Because I have seen so little baseball this season, I don’t realize that CC Sabathia is in the middle of attempting a no-hitter (or, as it were at the time, perfect game) until I casually check Twitter and see someone say something about the P-word.
As soon as I see it, my stomach lurches.
I’m not a baseball player, manager or broadcaster, but I believe, with all my being, as if I were a member of that fraternity, in the power of the Jinx.
I know, I know, it’s been disproven time and again: the Jinx is not really a Jinx. When he was pitching his perfecto, David Cone would be in the clubhouse in the bottom half of the innings and heard Michael Kay talk, ad naseum, about said achievement.
So why do I find myself screaming my head off (in front of some very bewildered family) when Joe Buck says “CC Sabathia is pitching a No Hitter”? Why do I buy into a superstition when I don’t adhere to most other ones?

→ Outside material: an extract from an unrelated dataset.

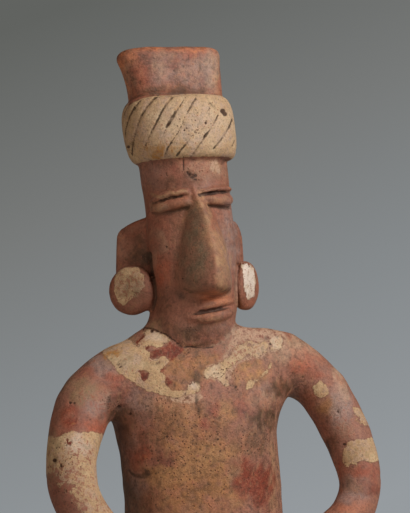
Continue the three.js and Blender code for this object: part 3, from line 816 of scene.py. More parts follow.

I know, of course, that I can’t control whatever action happens on the field. If I get too involved, I’m accused of living my life vicariously through the athletes who are playing the game. I should be able to talk about the Perfect Game and the No Hitter all I want, but I feel dirty even if I call my brother to tell him he should probably turn the TV on right about now, if he wants to see something special.
Why this jinx, though?
Why does this one have so much sway?
The reason could be pretty simple, basic psychology: we so enjoy seeing the unusual, the record-breaking, the extreme accomplishments, that we want to do something, anything in our power to make it happen.
Since we can’t be on the field ourselves, pitching the baseball or calling the game, we resort to something much less tangible–our superstition.
So, someday, another pitcher will throw a no-hitter or a perfect game–just don’t expect me to say anything until after it’s long done.